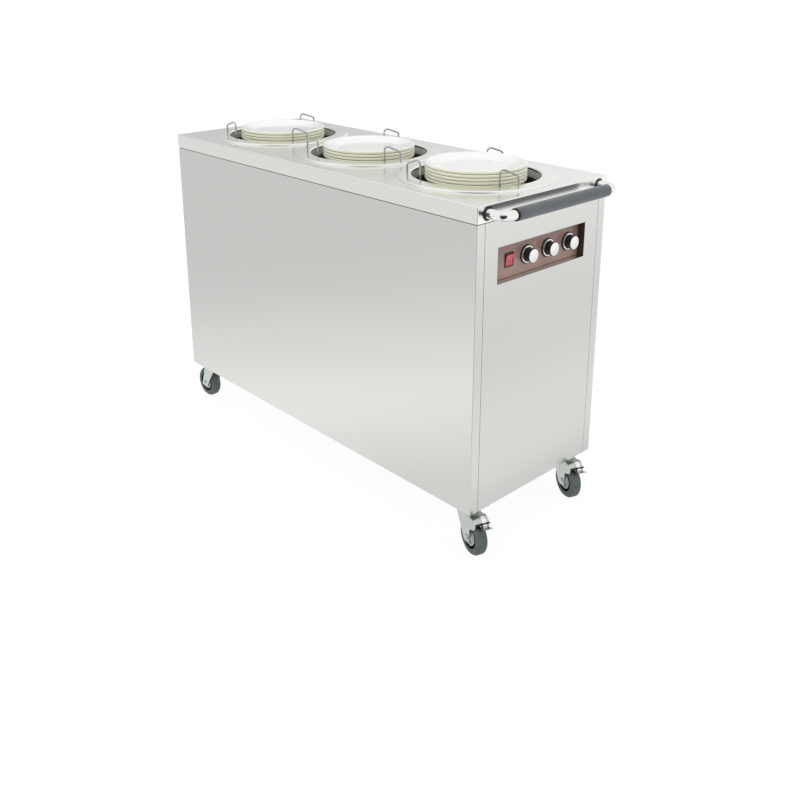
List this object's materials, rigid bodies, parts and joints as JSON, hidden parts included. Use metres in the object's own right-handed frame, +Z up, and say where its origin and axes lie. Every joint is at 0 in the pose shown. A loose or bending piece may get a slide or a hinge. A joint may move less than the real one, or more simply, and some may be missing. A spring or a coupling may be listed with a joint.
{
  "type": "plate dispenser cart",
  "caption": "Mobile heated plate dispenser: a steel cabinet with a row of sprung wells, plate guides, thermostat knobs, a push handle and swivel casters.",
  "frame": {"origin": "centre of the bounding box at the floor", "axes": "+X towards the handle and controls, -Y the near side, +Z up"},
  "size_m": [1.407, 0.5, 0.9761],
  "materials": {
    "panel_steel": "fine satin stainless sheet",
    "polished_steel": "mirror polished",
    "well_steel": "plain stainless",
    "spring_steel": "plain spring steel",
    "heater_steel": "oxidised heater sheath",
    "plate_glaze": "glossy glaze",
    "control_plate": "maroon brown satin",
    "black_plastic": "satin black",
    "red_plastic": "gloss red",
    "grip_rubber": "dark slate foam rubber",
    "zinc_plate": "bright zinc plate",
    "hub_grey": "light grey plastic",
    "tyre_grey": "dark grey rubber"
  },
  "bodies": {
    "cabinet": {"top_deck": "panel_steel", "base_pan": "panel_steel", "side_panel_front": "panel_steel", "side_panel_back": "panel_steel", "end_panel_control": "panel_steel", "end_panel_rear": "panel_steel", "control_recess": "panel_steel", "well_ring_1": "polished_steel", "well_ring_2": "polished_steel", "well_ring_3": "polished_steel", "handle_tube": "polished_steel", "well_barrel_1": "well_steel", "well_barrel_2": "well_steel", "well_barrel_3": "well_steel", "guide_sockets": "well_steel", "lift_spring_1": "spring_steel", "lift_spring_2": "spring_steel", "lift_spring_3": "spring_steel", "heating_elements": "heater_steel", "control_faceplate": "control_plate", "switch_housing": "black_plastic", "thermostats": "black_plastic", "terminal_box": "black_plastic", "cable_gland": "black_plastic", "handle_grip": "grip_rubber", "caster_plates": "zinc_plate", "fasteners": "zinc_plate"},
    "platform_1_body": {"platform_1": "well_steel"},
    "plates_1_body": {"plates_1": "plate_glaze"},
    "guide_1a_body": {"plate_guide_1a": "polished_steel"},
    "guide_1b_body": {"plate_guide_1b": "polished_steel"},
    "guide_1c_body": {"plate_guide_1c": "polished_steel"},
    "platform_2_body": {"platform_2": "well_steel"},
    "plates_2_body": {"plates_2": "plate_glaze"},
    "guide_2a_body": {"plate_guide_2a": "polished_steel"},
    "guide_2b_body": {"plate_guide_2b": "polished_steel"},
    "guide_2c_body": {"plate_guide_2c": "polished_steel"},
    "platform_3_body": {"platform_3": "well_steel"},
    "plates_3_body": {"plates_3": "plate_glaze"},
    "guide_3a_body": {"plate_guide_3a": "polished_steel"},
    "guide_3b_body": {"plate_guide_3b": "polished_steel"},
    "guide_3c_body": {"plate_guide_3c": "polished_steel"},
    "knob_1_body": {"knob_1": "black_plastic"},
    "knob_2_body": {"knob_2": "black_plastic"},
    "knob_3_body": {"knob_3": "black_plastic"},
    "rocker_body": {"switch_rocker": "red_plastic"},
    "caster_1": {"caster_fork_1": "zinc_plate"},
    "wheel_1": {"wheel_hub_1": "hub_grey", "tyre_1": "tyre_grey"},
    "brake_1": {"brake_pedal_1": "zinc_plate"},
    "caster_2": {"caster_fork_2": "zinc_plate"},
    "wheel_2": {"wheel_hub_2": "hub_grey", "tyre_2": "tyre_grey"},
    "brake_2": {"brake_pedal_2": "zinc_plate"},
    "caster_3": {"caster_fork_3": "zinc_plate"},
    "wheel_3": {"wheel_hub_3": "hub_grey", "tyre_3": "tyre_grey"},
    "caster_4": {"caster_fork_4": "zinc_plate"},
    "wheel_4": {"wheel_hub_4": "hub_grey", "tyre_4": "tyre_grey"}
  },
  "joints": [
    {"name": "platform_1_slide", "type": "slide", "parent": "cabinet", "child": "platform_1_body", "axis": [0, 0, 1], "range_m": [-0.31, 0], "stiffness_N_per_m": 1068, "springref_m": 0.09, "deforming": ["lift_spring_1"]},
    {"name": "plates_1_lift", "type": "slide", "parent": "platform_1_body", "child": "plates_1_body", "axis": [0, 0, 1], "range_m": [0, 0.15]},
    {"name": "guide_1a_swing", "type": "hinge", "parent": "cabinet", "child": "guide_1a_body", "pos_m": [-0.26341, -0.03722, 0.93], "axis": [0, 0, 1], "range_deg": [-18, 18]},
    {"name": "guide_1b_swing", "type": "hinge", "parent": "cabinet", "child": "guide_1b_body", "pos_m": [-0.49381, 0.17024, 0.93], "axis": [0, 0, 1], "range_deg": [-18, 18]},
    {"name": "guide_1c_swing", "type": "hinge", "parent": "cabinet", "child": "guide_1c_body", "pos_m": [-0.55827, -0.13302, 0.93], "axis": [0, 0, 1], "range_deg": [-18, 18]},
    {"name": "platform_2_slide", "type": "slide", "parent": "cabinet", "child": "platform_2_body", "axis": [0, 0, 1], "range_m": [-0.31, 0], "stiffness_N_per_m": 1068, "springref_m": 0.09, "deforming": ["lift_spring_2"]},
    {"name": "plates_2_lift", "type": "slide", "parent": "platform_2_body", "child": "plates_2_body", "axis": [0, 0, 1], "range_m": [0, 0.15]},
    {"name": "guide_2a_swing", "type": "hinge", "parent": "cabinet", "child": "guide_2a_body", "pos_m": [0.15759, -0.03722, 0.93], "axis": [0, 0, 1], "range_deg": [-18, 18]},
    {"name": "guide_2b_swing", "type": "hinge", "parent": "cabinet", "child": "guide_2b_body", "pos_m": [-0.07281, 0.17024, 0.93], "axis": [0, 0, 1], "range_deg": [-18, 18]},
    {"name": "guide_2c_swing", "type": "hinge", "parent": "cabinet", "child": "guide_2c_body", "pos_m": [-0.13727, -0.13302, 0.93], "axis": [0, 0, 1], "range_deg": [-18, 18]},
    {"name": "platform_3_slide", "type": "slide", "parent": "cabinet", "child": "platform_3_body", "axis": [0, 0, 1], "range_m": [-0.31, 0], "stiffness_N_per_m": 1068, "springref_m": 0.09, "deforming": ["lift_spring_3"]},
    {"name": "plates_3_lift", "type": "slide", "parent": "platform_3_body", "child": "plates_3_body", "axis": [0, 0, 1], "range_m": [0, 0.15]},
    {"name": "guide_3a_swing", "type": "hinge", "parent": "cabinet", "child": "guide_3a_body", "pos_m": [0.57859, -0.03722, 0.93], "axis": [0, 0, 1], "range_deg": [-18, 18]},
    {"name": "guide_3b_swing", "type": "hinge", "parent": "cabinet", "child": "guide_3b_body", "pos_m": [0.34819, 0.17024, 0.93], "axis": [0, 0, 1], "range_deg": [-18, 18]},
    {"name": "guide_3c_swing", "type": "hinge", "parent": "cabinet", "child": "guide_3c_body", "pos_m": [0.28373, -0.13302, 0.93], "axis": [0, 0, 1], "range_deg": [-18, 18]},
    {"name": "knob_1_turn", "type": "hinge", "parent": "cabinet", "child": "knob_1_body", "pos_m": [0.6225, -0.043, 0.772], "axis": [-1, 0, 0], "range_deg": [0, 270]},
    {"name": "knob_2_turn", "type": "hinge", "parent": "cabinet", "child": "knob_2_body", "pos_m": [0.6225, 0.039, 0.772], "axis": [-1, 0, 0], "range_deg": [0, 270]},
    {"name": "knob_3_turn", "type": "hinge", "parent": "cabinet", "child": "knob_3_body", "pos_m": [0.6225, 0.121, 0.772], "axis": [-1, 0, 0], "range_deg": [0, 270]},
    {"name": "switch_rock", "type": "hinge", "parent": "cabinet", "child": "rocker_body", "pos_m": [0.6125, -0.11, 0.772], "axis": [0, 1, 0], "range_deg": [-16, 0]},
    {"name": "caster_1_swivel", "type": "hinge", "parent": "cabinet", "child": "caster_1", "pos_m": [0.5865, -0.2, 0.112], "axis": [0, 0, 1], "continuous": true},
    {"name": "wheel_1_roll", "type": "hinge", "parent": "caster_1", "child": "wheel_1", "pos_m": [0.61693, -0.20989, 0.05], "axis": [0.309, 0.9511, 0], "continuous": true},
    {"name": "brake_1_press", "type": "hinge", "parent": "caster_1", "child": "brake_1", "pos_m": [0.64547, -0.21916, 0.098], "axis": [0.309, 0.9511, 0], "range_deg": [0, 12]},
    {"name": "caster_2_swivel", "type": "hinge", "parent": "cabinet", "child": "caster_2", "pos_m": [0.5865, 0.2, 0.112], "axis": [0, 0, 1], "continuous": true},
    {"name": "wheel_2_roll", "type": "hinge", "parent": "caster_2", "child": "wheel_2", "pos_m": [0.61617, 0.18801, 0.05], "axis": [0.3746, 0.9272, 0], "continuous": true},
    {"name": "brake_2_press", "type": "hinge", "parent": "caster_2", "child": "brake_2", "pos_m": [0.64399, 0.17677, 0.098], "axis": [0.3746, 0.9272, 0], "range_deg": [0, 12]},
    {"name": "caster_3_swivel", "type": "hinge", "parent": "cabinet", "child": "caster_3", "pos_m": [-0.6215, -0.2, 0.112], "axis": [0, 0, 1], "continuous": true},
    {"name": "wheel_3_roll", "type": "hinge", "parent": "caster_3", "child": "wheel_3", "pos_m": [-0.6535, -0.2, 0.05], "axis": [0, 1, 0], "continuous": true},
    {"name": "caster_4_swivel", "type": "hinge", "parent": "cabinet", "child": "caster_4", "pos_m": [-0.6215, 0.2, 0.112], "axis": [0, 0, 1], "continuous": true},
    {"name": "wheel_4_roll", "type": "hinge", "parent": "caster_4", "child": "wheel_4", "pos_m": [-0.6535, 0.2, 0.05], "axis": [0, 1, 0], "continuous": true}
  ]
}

++++

SET PROBLEM ▸
In the listing above, find each line with the word "frame" and copy it.

THE RESULT ▸
List this object's materials, rigid bodies, parts and joints as JSON, hidden parts included. Use metres in the object's own right-handed frame, +Z up, and say where its origin and axes lie. Every joint is at 0 in the pose shown. A loose or bending piece may get a slide or a hinge. A joint may move less than the real one, or more simply, and some may be missing. A spring or a coupling may be listed with a joint.
  "frame": {"origin": "centre of the bounding box at the floor", "axes": "+X towards the handle and controls, -Y the near side, +Z up"},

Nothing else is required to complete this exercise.